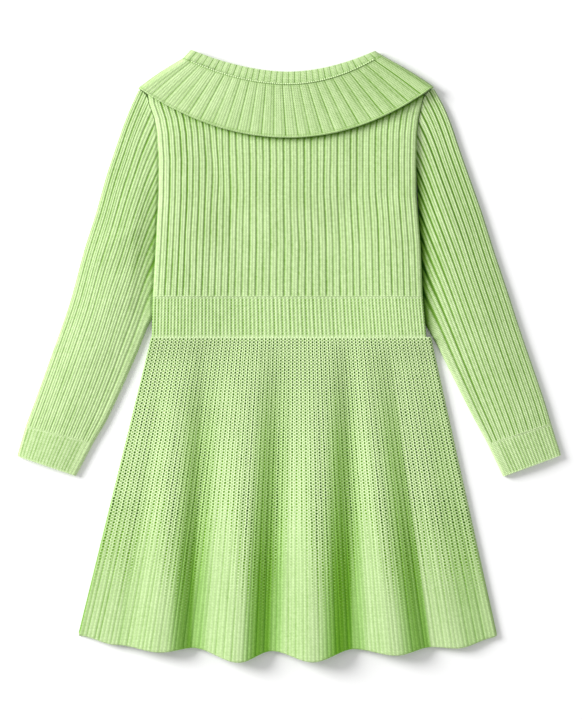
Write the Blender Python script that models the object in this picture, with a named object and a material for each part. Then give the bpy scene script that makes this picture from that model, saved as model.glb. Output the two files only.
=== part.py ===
"""A girl's knit dress laid flat on its front, with its back uppermost.

Every piece that a maker would knit and sew is one closed solid: a wall of cloth whose
outer points carry the ribs and whose inner points are plain. The panels lie on each other
and the sleeves are flattened tubes that pass a little way under the sides of the body.

The frame: +X to the right as the dress is seen from above, +Y towards its neck, +Z up.
The origin is in the middle of the dress, on the surface that it lies on. Sizes are in
millimetres. A place on the dress is given as x, from the centre line, and down, from the
top of the neckband.
"""

import math
from collections import namedtuple

import bmesh
import bpy

COLLECTION = "Knit dress"
MM = 0.001

# Lengths down the dress
LENGTH = 610.0
WAIST_TOP = 246.0
WAIST_BOTTOM = 286.0

# Cloth
CLOTH = 2.0           # wall between its plain inner face and the foot of its ribs
RIB = 1.0             # height of a wide rib
FINE_RIB = 0.7        # height of a fine rib
EDGE = 0.5            # wall left at a side seam, where a panel rounds off
SEAM = 0.3            # between two pieces that are sewn together
LAY = 0.5             # between two layers that lie on each other
AIR = 1.5             # how far the back stands off the front in the middle

# Ribs across one layer
BODICE_RIBS = 41
BODICE_SPREAD = -0.06     # ribs lie this share wider apart in the middle than on average
WAIST_RIBS = 75
WAIST_SPREAD = -0.10
SKIRT_RIBS = 84
COLLAR_RIBS = 24
NECK_RIBS = 32
SLEEVE_RIBS = 14
CUFF_RIBS = 20
GROOVE = 0.22             # share of a wide rib's pitch that each flank takes
ON_A_GROOVE = 0.01        # a column this share of a pitch from a groove lies in it

# Columns of the plain skins that carry no ribs, as shares of the width
PLAIN_SIDE = (0.0, 0.01, 0.03)       # closer together where a front panel rounds off
PLAIN_STEPS = 21
TUBE_UNDER = (0.0, 0.02, 0.06, 0.25, 0.5, 0.75, 0.94, 0.98, 1.0)
TUBE_INSIDE = (0.0, 0.015, 0.1, 0.25, 0.4, 0.55, 0.7, 0.85, 0.985, 1.0)
NEAR_FOLD = 0.0125        # a column this share of the width in from a fold rounds it

# Rows down each piece, as shares of its length
BODICE_ROWS = (0.0, 0.08, 0.18, 0.28, 0.4, 0.6, 0.8, 1.0)
WAIST_ROWS = (0.0, 0.5, 1.0)
SKIRT_ROWS = (0.0, 0.08, 0.2, 0.35, 0.5, 0.65, 0.8, 0.9, 1.0)
FRONT_SKIRT_ROWS = (0.0, 0.08, 0.2, 0.6, 1.0)
COLLAR_ROWS = (0.0, 0.25, 0.5, 0.75, 1.0)
NECKBAND_ROWS = (0.0, 0.5, 1.0)

# Neck, collar and shoulders. An arc is lowest on the centre line and climbs to each end.
Arc = namedtuple("Arc", "centre left_reach left_climb right_reach right_climb power")
NECK_TOP = Arc(20.3, 97.5, 20.3, 86.5, 19.3, 1.85)
NECK_SEAM = Arc(33.5, 103.0, 25.5, 92.0, 28.5, 1.95)
COLLAR_EDGE = Arc(87.5, 147.0, 49.5, 142.5, 51.0, 2.05)
FRONT_NECK_DROP = 35.0    # how much lower the hidden front neckline lies
SHOULDER_INSET = 8.0      # the body's shoulder line lies this far inside the collar's fold
COLLAR_MID = 5.5          # height of the collar's fold at the shoulders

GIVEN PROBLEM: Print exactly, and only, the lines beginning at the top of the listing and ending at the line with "ON_A_GROOVE = 0.01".

THE OUTPUT:
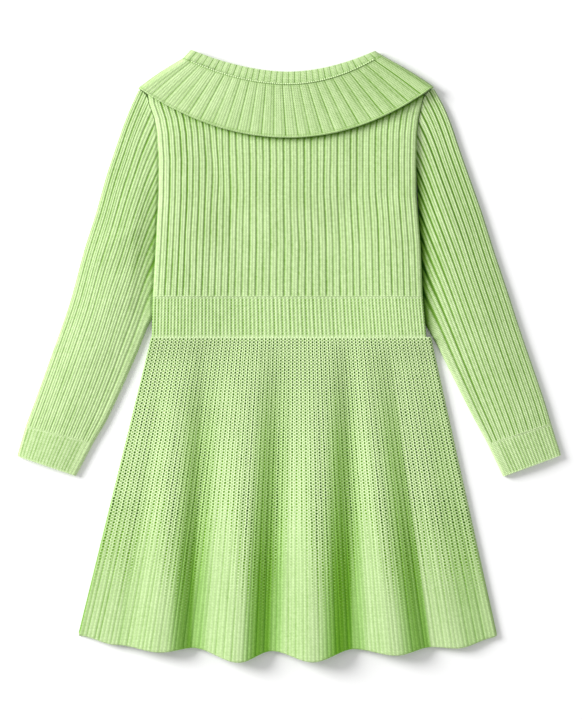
Write the Blender Python script that models the object in this picture, with a named object and a material for each part. Then give the bpy scene script that makes this picture from that model, saved as model.glb. Output the two files only.
=== part.py ===
"""A girl's knit dress laid flat on its front, with its back uppermost.

Every piece that a maker would knit and sew is one closed solid: a wall of cloth whose
outer points carry the ribs and whose inner points are plain. The panels lie on each other
and the sleeves are flattened tubes that pass a little way under the sides of the body.

The frame: +X to the right as the dress is seen from above, +Y towards its neck, +Z up.
The origin is in the middle of the dress, on the surface that it lies on. Sizes are in
millimetres. A place on the dress is given as x, from the centre line, and down, from the
top of the neckband.
"""

import math
from collections import namedtuple

import bmesh
import bpy

COLLECTION = "Knit dress"
MM = 0.001

# Lengths down the dress
LENGTH = 610.0
WAIST_TOP = 246.0
WAIST_BOTTOM = 286.0

# Cloth
CLOTH = 2.0           # wall between its plain inner face and the foot of its ribs
RIB = 1.0             # height of a wide rib
FINE_RIB = 0.7        # height of a fine rib
EDGE = 0.5            # wall left at a side seam, where a panel rounds off
SEAM = 0.3            # between two pieces that are sewn together
LAY = 0.5             # between two layers that lie on each other
AIR = 1.5             # how far the back stands off the front in the middle

# Ribs across one layer
BODICE_RIBS = 41
BODICE_SPREAD = -0.06     # ribs lie this share wider apart in the middle than on average
WAIST_RIBS = 75
WAIST_SPREAD = -0.10
SKIRT_RIBS = 84
COLLAR_RIBS = 24
NECK_RIBS = 32
SLEEVE_RIBS = 14
CUFF_RIBS = 20
GROOVE = 0.22             # share of a wide rib's pitch that each flank takes
ON_A_GROOVE = 0.01        # a column this share of a pitch from a groove lies in it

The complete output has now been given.